A single endpoint handles everything:
POST https://api.trysasha.ru/v1/speech

Request body

text
string
required
The text to synthesize. Russian and English are supported. Digits, punctuation and symbols are allowed.
voice
string
default:"sasha-lite"
Voice id. See Voices.
model
string
default:"flash"
Model id. Currently a single low-latency model is available.
format
string
default:"mp3"
Audio format: mp3, mp3_high, mp3_low, or pcm.
stream
boolean
default:"false"
Stream the audio as it is generated. See Streaming.
previous_text
string
Text that comes before text. Improves prosody across chunks. Not billed. See Long texts.
next_text
string
Text that comes after text. Improves prosody across chunks.
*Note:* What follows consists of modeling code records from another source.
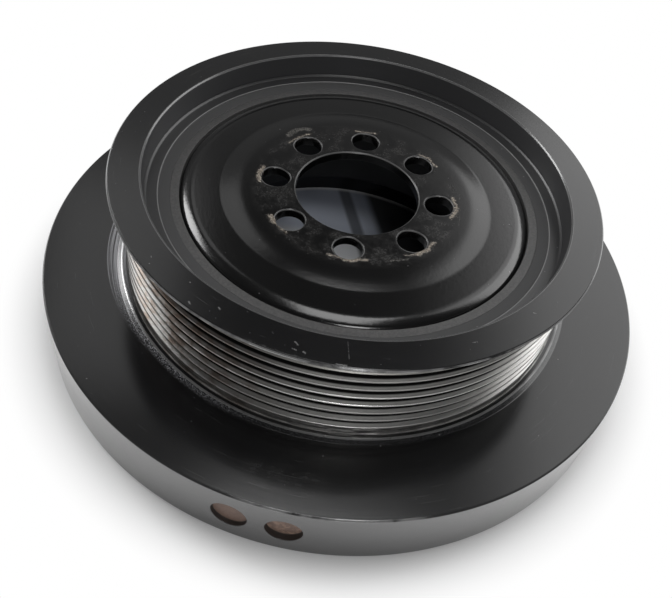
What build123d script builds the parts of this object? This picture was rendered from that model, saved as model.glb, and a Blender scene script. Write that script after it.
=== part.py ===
from build123d import *
import os
from math import radians, tan

# Harmonic balancer of an engine's crankshaft, with the drive pulley for its ribbed belt.
# It is three pieces: a pressed steel hub, a rubber ring and a heavy outer ring that holds
# both the belt track and the inertia disc.
# Origin: on the crank axis, on the back face of the hub, the face that seats on the crank.
# +Z runs along the axis to the front of the engine, and the part lies on its back face.
# Every height below is measured from that seat, and every radius from the axis.

os.makedirs("parts", exist_ok=True)

# Hub: a dished disc of thick sheet, with a skirt that carries the rubber.
hub_sheet = 3.0
pilot_radius = 19.25
pilot_chamfer = 0.4
bolt_count = 8
bolt_circle_radius = 25.75
bolt_hole_radius = 4.4
bolt_hole_chamfer = 0.4
seat_radius = 36.5
dish_radius = 42.0
dish_drop = 0.8
skirt_radius = 54.3
shoulder_width = 2.95
crown_bend = 7.0
shoulder_slope = 25.0
shoulder_bend = 1.9
inner_bend = 1.0
skirt_end_height = -34.0
sheet_edge_round = 0.6

# Rubber ring: pressed between the skirt and the outer ring.
rubber_thickness = 2.9
rubber_end_height = -32.5
rubber_lip = 0.2
rubber_lip_depth = 1.8

# Outer ring, front side: the flange, and the recess inside it.
flange_radius = 74.7
flange_height = 10.5
flange_rim = 0.7
flange_edge_chamfer = 0.5
recess_top_radius = 65.0
recess_top_chamfer = 0.4
recess_foot_radius = 64.6
recess_foot_height = 2.4
recess_foot_round = 0.6
step_radius = 60.7
step_drop = 0.4
step_chamfer = 0.25
web_slope_drop = 0.45

# Belt track: standard ribbed-belt grooves, open at forty degrees.
groove_count = 7
groove_pitch = 3.56
groove_half_angle = 20.0
crest_radius = 71.05
crest_width = 0.5
root_width = 0.75
first_crest_depth = 6.45

# Inertia disc behind the track.
ledge_radius = 72.8
ledge_height = -23.4
ledge_step = 0.7
ledge_foot = 1.5
disc_radius = 96.65
disc_end_height = -45.2
disc_edge_chamfer = 0.4
mouth_chamfer = 1.0

# Balance drillings: two shallow flat-bottomed holes in the edge of the disc. Each is
# drilled only as deep as that balancing run called for.
balance_radius = 5.2
balance_drillings = {"left": (-101.5, 1.4), "right": (-92.45, 1.9)}

# Heights and radii that follow from the sizes above.
ring_bore_radius = skirt_radius + rubber_thickness
disc_face_height = ledge_height - ledge_step
disc_middle_height = (disc_face_height + disc_end_height) / 2
dish_height = hub_sheet - dish_drop
crown_radius = skirt_radius - shoulder_width
shoulder_height = dish_height - shoulder_width * tan(radians(shoulder_slope))
web_height = recess_foot_height - step_drop
web_inner_height = web_height - web_slope_drop
rubber_front_height = web_inner_height
first_crest_height = flange_height - first_crest_depth


def turned(points):
    """A solid turned from a closed half-section of (radius, height) points."""
    outline = Polyline(*[(radius, height) for radius, height in points], close=True)
    section = make_face(Plane.XZ * outline)
    return revolve(section, Axis.Z)


def hub_section():
    """Half-section of the hub sheet. The front falls at a slope to the skirt's bend."""
    front = [
        (pilot_radius, hub_sheet),
        (seat_radius, hub_sheet),
        (dish_radius, dish_height),
        (crown_radius, dish_height),
        (skirt_radius, shoulder_height),
        (skirt_radius, skirt_end_height),
    ]
    back = [
        (skirt_radius - hub_sheet, skirt_end_height),
        (skirt_radius - hub_sheet, dish_height - hub_sheet),
        (dish_radius, dish_height - hub_sheet),
        (seat_radius, 0),
        (pilot_radius, 0),
    ]
    section = make_face(Plane.XZ * Polyline(*front, *back, close=True))

    def corner(radius, height):
        return section.vertices().sort_by_distance((radius, 0, height))[0]

    section = fillet(corner(crown_radius, dish_height), crown_bend)
    section = fillet(corner(skirt_radius, shoulder_height), shoulder_bend)
    section = fillet(corner(skirt_radius - hub_sheet, dish_height - hub_sheet), inner_bend)
    section = fillet(corner(skirt_radius, skirt_end_height), sheet_edge_round)
    section = fillet(corner(skirt_radius - hub_sheet, skirt_end_height), sheet_edge_round)
    return section


def countersunk(radius, edge):
    """A cutter for a hole through the hub plate, opened at the front by its chamfer."""
    hole = turned([
        (0, -hub_sheet),
        (radius, -hub_sheet),
        (radius, hub_sheet - edge),
        (radius + 2 * edge, hub_sheet + edge),
        (0, hub_sheet + edge),
    ])
    return hole


def make_hub():
    hub = revolve(hub_section(), Axis.Z)
    hub -= countersunk(pilot_radius, pilot_chamfer)
    hub -= PolarLocations(bolt_circle_radius, bolt_count) * countersunk(
        bolt_hole_radius, bolt_hole_chamfer
    )
    return hub


def make_rubber():
    return turned([
        (skirt_radius, rubber_end_height),
        (ring_bore_radius, rubber_end_height),
        (ring_bore_radius, rubber_front_height),
        (skirt_radius + rubber_lip, rubber_front_height),
        (skirt_radius, rubber_front_height - rubber_lip_depth),
    ])


def track_points():
    """The belt track from the flange's lip to the disc: crests and open V grooves."""
    mouth = (groove_pitch - crest_width) / 2
    root_radius = crest_radius - (mouth - root_width / 2) / tan(radians(groove_half_angle))
    points = []
    for number in range(groove_count):
        middle = first_crest_height - (number + 0.5) * groove_pitch
        points.append((crest_radius, middle + mouth))
        points.append((root_radius, middle + root_width / 2))
        points.append((root_radius, middle - root_width / 2))
        points.append((crest_radius, middle - mouth))
    return points


def make_outer_ring():
    profile = [
        (ring_bore_radius, disc_end_height + mouth_chamfer),
        (ring_bore_radius, web_inner_height),
        (step_radius - step_chamfer, web_height),
        (step_radius, recess_foot_height),
        (recess_foot_radius - recess_foot_round, recess_foot_height),
        (recess_foot_radius, recess_foot_height + recess_foot_round),
        (recess_top_radius, flange_height - recess_top_chamfer),
        (recess_top_radius + recess_top_chamfer, flange_height),
        (flange_radius - flange_edge_chamfer, flange_height),
        (flange_radius, flange_height - flange_edge_chamfer),
        (flange_radius, flange_height - flange_rim),
        (crest_radius, first_crest_height),
    ]
    profile += track_points()
    profile += [
        (crest_radius, ledge_height),
        (ledge_radius, ledge_height),
        (ledge_radius + ledge_foot, disc_face_height),
        (disc_radius - disc_edge_chamfer, disc_face_height),
        (disc_radius, disc_face_height - disc_edge_chamfer),
        (disc_radius, disc_end_height + disc_edge_chamfer),
        (disc_radius - disc_edge_chamfer, disc_end_height),
        (ring_bore_radius + mouth_chamfer, disc_end_height),
    ]
    ring = turned(profile)
    for angle, depth in balance_drillings.values():
        drill = Cylinder(balance_radius, 2 * depth, rotation=(0, 90, 0))
        ring -= Rot(Z=angle) * Pos(disc_radius, 0, disc_middle_height) * drill
    return ring


export_step(make_hub(), "parts/hub.step")
export_step(make_rubber(), "parts/rubber_ring.step")
export_step(make_outer_ring(), "parts/outer_ring.step")
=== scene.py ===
# %% [markdown]
# # A harmonic balancer, dressed over its fixed frame
# The frame is the packed model: every piece already has its real size and place. This
# lesson builds finer surfaces over the same shapes, gives each finish its wear, and lights
# the part on a pale table. All lengths are worked out in millimetres and written to the
# meshes in metres, which is what Blender uses.

# %% Load the frame
import math

import bpy
import numpy as np
from mathutils import Matrix, Quaternion, Vector


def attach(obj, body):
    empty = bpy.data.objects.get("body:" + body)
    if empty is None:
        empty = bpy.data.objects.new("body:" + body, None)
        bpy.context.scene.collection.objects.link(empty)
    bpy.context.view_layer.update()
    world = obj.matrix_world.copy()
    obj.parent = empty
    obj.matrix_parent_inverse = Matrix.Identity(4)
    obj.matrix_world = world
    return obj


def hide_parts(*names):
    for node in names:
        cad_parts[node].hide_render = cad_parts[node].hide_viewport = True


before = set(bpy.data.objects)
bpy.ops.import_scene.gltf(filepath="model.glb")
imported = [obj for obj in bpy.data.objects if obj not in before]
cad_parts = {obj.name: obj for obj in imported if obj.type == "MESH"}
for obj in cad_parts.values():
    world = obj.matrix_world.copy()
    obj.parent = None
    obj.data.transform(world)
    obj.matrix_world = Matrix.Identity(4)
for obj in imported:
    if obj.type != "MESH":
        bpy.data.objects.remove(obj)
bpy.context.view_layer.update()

print("frame nodes:", sorted(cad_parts))

# %% [markdown]
# ## Turned sections
# Every piece here came off a lathe or a round die, so its shape is one half-section carried
# round the axis. A real edge is never sharp: it catches light because it has a small
# radius. A Bevel modifier could add that, but on a turned shape it is cleaner to round the
# corners of the section before it is carried round, because each corner then has the
# radius that we choose.

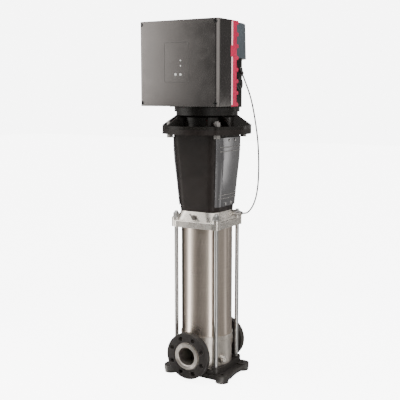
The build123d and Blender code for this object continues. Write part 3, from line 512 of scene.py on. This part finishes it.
# Castings and fittings with rounded edges
edge_widths = {
    "base_plate": 0.0025, "pump_casing": 0.0012, "suction_flange": 0.0012,
    "discharge_flange": 0.0012, "drain_plug": 0.0008, "pump_head": 0.0022,
    "stay_bolt_nuts": 0.0009, "vent_body": 0.0005, "vent_lever": 0.0006, "sensor_body": 0.0006,
    "motor_stool": 0.002, "motor_flange_bolts": 0.0009, "drive_end_shield": 0.0016,
    "motor_housing": 0.001, "fan_cowl": 0.0008, "heat_sink": 0.0012, "control_housing": 0.0012,
    "control_cover": 0.0003, "cable_gland": 0.0005, "cooling_fan": 0.0006,
    "coupling_halves": 0.001,
}
for eased_node, eased_width in edge_widths.items():
    eased = eased_mesh(eased_node, eased_width)
    add_piece(eased_node + "_eased", eased, finish[eased_node], eased_node)


# Stay bolts: plain shanks with a cut thread at the top
thread_pitch = 0.002
thread_depth = 0.0009
thread_length = 0.034
thread_chamfer = 0.0016
bolt_sides = 40


def thread_profile(radius, low, high):
    rows = []
    height = low
    while height + thread_pitch < high:
        rows += [(radius, height), (radius - thread_depth, height + thread_pitch / 2)]
        height += thread_pitch
    return rows


def add_stay_bolts():
    work = bmesh.new()
    for low, high in loose_parts("stay_bolts"):
        radius = (high.x - low.x) / 2
        tall = high.z - low.z
        profile = [(0, 0), (radius, 0), (radius, tall - thread_length)]
        profile += thread_profile(radius, tall - thread_length, tall - thread_chamfer)
        profile += [(radius - thread_chamfer, tall), (0, tall)]
        foot = ((low.x + high.x) / 2, (low.y + high.y) / 2, low.z)
        turned_onto(work, profile, bolt_sides, foot)
    mesh = mesh_from(work, "stay_bolts_cut")
    add_piece("stay_bolts_cut", mesh, "fastener_steel", "stay_bolts", smooth=25)


add_stay_bolts()


# Port faces: a turned face with fine grooves on each port
groove_step = 0.0012
groove_depth = 0.00025
face_proud = 0.0002
face_sunk = 0.0004
face_inner = 0.0385
face_outer = 0.0518
face_sides = 96


def add_port_faces():
    _, port_height = middle_of(*reach("suction_flange"))
    port_reach = reach("pump_casing")[1].y
    profile = [(face_outer, -face_sunk), (face_outer, face_proud)]
    radius = face_outer
    while radius - groove_step > face_inner:
        profile.append((radius - groove_step / 2, face_proud))
        profile.append((radius - groove_step, face_proud - groove_depth))
        radius -= groove_step
    profile += [(face_inner, face_proud), (face_inner, -face_sunk)]
    work = bmesh.new()
    for side in (-1, 1):
        turned_onto(work, profile, face_sides, (0, side * port_reach, port_height), (0, side, 0))
    mesh = mesh_from(work, "port_faces")
    add_piece("port_faces", mesh, "ring_steel", "pump_casing", smooth=20, body="frame")


add_port_faces()


# Blanking plug: stepped disc with two rings and a hub, in a seat of the motor's side
plug_sides = 72
plug_seat = (0.0195, 0.004)  # radius and depth
plug_foot = (0.0008, 0.001)  # in from the rim and height of the rounded foot
plug_steps = (  # in from the rim, share of the height
    (0, 0.35), (0.0012, 0.5), (0.0045, 0.52), (0.0055, 0.42), (0.009, 0.42), (0.0102, 0.66),
    (0.0125, 0.72),
)
plug_hub = (  # radius, share of the height
    (0.0085, 0.74), (0.0075, 0.64), (0.0062, 0.66), (0.0055, 0.94), (0.0042, 1), (0, 1),
)


def add_plug():
    low, high = reach("blanking_plug")
    face = reach("motor_housing")[1].x
    radius = (high.y - low.y) / 2
    tall = high.x - face
    seat_radius, seat_depth = plug_seat
    foot_inset, foot_height = plug_foot
    profile = [(0, -seat_depth), (seat_radius, -seat_depth), (seat_radius, 0)]
    profile += [(radius - foot_inset, 0), (radius, foot_height)]
    profile += [(radius - inset, share * tall) for inset, share in plug_steps]
    profile += [(hub_radius, share * tall) for hub_radius, share in plug_hub]
    work = bmesh.new()
    place = (face, (high.y + low.y) / 2, (high.z + low.z) / 2)
    turned_onto(work, profile, plug_sides, place, (1, 0, 0))
    mesh = mesh_from(work, "plug_turned")
    add_piece("plug_turned", mesh, "entry_black", "blanking_plug", smooth=28)


add_plug()


# Heat sink: rails along both sides, each broken by a lug, in a pale pink that is a painted
# highlight along the sink's edges.
# Y and Z of rails and lugs are measured from the sink's low corner.
trim_sunk = 0.001
rail_y = (0.0005, 0.0125)
rail_proud = 0.0014
rail_rounding = 0.0009
rail_end_gap = 0.005
lug_z = (0.182, 0.222)
lug_y = (-0.0055, 0.0255)
lug_proud = 0.0036
lug_rounding = 0.0015


def trim_onto(work, side, proud, y_span, z_low, z_high):
    """Adds a block that stands out of one side of the sink; side is 1 for +X and -1 for -X."""
    low, high = reach("heat_sink")
    x_low, x_high = sorted((side * (high.x - trim_sunk), side * (high.x + proud)))
    box_onto(work, (x_low, low.y + y_span[0], z_low), (x_high, low.y + y_span[1], z_high))


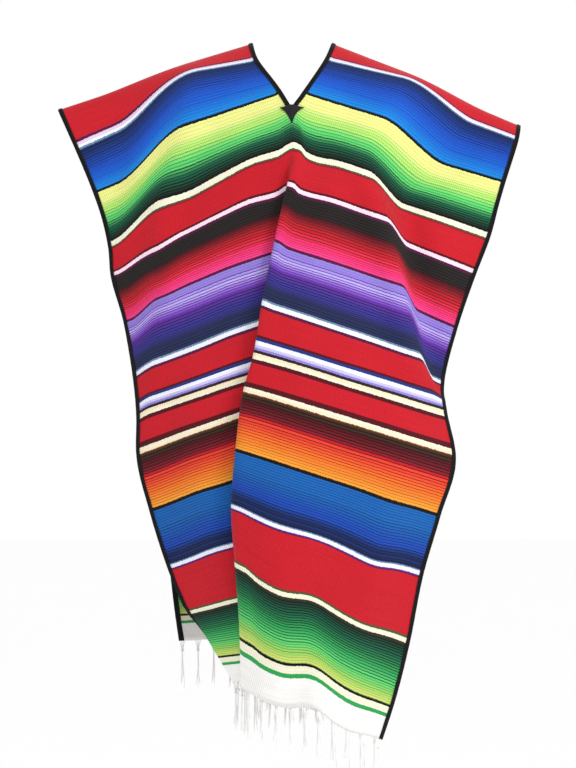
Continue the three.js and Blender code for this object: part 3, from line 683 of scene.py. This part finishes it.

Not billed.

Response

On success you receive the raw audio bytes with Content-Type: audio/mpeg (or audio/wav for pcm), plus these headers:
X-Request-Id
string
Unique id of the request (also visible in your history).
X-Characters-Billed
integer
Number of characters charged for this request.
X-Cost-Rub
string
Cost of this request, in rubles.
X-Balance-Rub
string
Your remaining balance after the charge.

Example

curl -X POST https://api.trysasha.ru/v1/speech \
  -H "Authorization: Bearer $SASHA_API_KEY" \
  -H "Content-Type: application/json" \
  -d '{
    "text": "Сегодня отличная погода.",
    "voice": "sasha-lite",
    "format": "mp3_high"
  }' \
  --output speech.mp3
Only the text field is billed. previous_text and next_text are free context hints. Text is limited to 10,000 characters per request.